On Tuesday, June 9, 2020, 12:12:33 PM EDT, Bill Cromwell <wrcromwell@...> wrote:
I am voting with Dean. I have built some stuff before. I was looking for
a platform to get a good grasp of microcontrolers in radio gear and have
a new radio in the shack with general coverage receive and do SSB/CW on
the air. The uBitX ticked all the boxes. I have a V3 and it gets used:)
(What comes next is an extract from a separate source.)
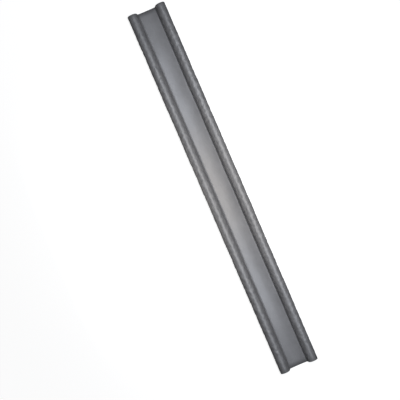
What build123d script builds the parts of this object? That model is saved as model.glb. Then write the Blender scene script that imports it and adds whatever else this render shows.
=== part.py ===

If you want a plug n play radio with all the bells n whistles and every
mode known to man you should buy a YaeComWood or EleCraft, etc (I have
a Kenwood, some Heath, and Johnson gear). The radio does what it
bark less - wag more
On 6/9/20 11:54 AM, Dean Souleles wrote:
> HI Bob -
> I think you are going to love your uBitx. I have the V5 and until I
> built my own homebrew 40 meter transceiver it was my go-to rig - even
> over my Kenwood TS-450s. I thoroughly enjoy operating it both SSB phone
> and digital. With a good antenna and a good operating location you
> should be able to work the world. Some folks don't seem to fully grasp
> is that this is not a commercial rig supported by a big company. It is
> a low cost hobbyist kit rig with amazing capabilities - and all the
> support is right here on the board. Even though V6 is pretty much plug
> and play - it is still a kit and you may need to do a little tune up
> work. For me it was just calibrating the BFO- which is even easier now
> - there is a tool and procedure right on the HF Signals web site. The
> other nice thing is that for an aspiring home-brewer the uBitx kit is a
> great gateway project.
> I frequently listen to AM stations - since this is a general coverage
> receiver you should be able to tune stations just about anywhere on the
> HF bands. It is still single sideband but it sounds surprisingly
> good. If your BFO is properly calibrated when you tune to an AM station
> you can flip back and forth between USB and LSB and you will hear no
> difference at all.
> As far as why some folks sell.... it's merely "different horses for
> different courses." I guess not their cup of tea.